The first is is the kind that the BNP represented: chauvinistic, ethnocentric and impossible to reconcile with a belief in the equality of humankind; the kind of nationalism that sees danger and builds walls.

The second kind of nationalism – the nationalism of the SNP – is one that sees opportunity and builds bridges: a civic nationalism that offers to its people a chance to rewrite the rules of politics and government, to build an economic system that is socially just, a society which is culturally inclusive, and a country which is small and peaceful.

If that makes me sound like a dewy-eyed idealist, it may be because I am, but it wasn’t always the case. I remember well the optimism that buoyed Tony Blair’s first election to the position of Prime Minister in 1997. Six years later, I marched against the second Gulf War – alongside a million others in the UK and millions of others around the world – in what remains the largest protest event in human history. Within a few weeks I was watching Baghdad burn from the comfort of my living room. It was preceded by lies and spin, and followed by the erosion of our civil liberties. We knew that and we fought it, and in the end changed nothing. Any faith I had in the ability of people and of politics to change anything were, like Baghdad, in ruins.

I remained pessimistic and cynical until 2014, when the possibility of Scottish independence electrified the country, and me with it. Critics would say that it divided the country, and this is also true, but Scotland buzzed with life: strangers and friends engaged in debate that was for the most part healthy and civil; our citizenry became informed and politically engaged in a way that is rarely seen in western democracies; pubs and restaurants, kitchen tables, bus stops and street corners were alive with discussions about who we are as a people, what kind of country and what kind of world we want to live in, and shouldn’t they always be?

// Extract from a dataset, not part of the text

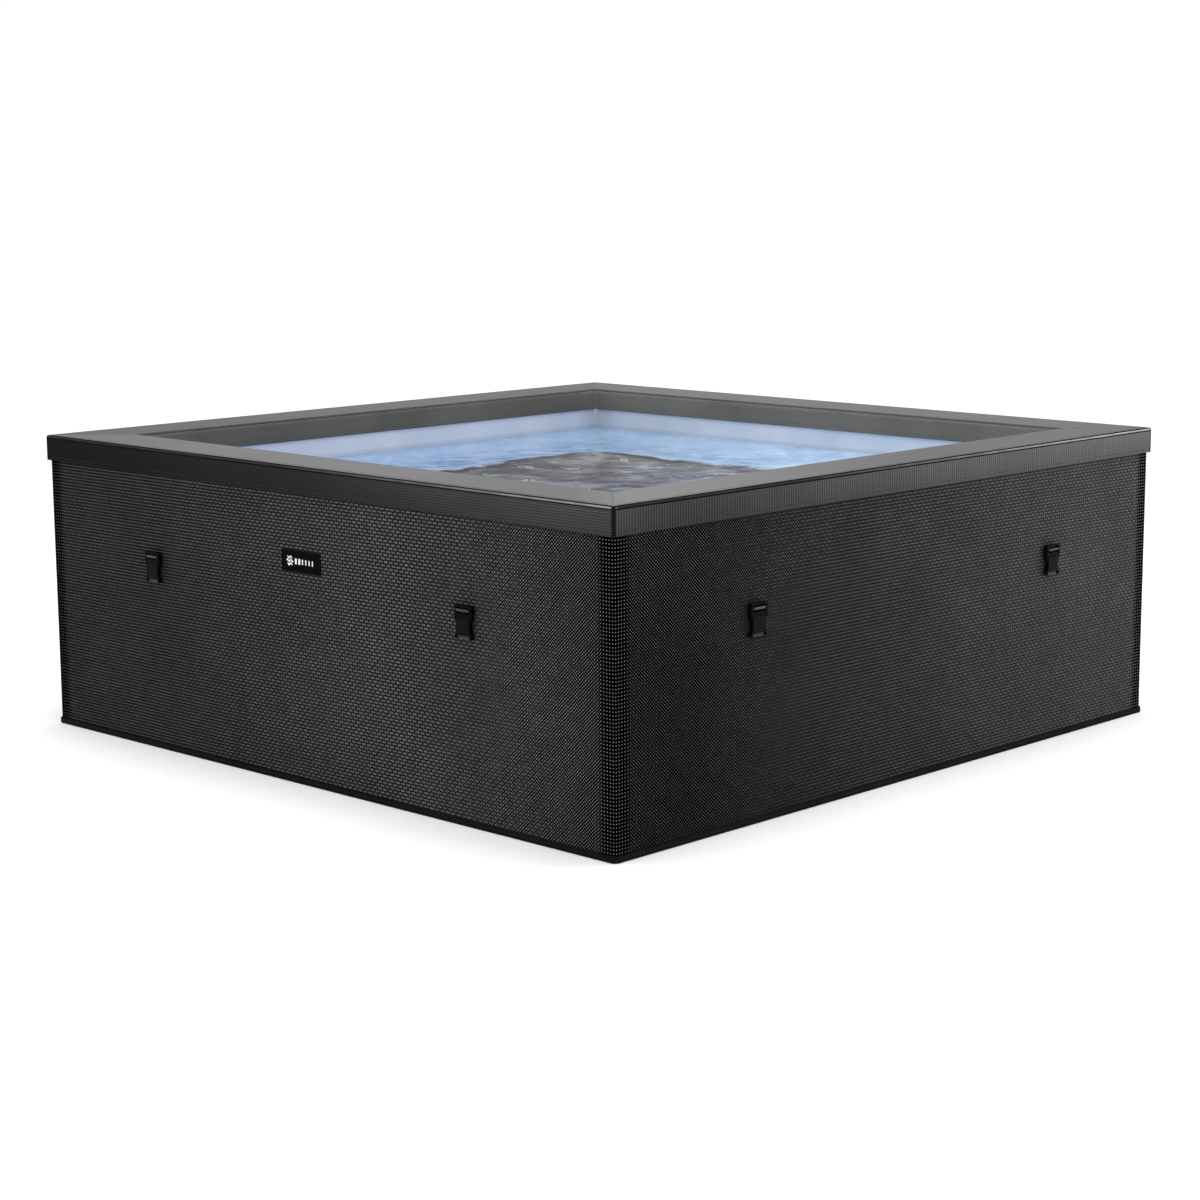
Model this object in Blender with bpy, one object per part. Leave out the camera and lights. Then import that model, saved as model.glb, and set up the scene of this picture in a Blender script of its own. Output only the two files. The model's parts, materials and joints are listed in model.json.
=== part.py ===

In the rest of the UK, Jeremy Corbyn seems to be offering real change, bringing to the table policies that haven’t been considered for decades because of an establishment that has sought to narrow the scope of what is considered acceptable or even possible. If I lived in England, I would be campaigning hard for him, but many of his appealing policies – a commitment to ending austerity; greater funding for healthcare free education; an understanding and appreciation of the benefits of immigration – these are already government policy in the SNP’s administration in the Scottish Parliament.

As for the Tories: they have directly appealed to us to judge them on their record. They’re currently being investigated for electoral fraud on a massive scale, the NHS is a mess, the national debt has increased by £700 billion, police numbers are down by 14%, prisons have been privatised, disdain for the unemployed and the disabled, child poverty has increased, education has been cut by £3 billion. That’s their record.

The ideology of conservativism is one with which I fundamentally disagree, but I understand it: it is not illogical or irrational. However, the Conservative party as it stands lacks any conviction or ideological consistency and is not being led by its brightest lights, something which I hope even those voting Conservatives can see.

It is the belief of the Scottish government that the Scottish people are those who live in Scotland. It doesn’t matter where you were born, what your first language is, what the colour of your skin is: if you’ve chosen to make your life here in Scotland, then you are Scottish. The SNP’s record is by no means perfect, and it is important that we as citizens hold our representatives to account, but I believe that the people of Scotland have in the SNP a party which will stand up for their interests, and which offers the prospect of real change, a genuine revolution that we can effect at the ballot box rather than with bullets and bombs.

That’s why I’ll be voting SNP on Thursday.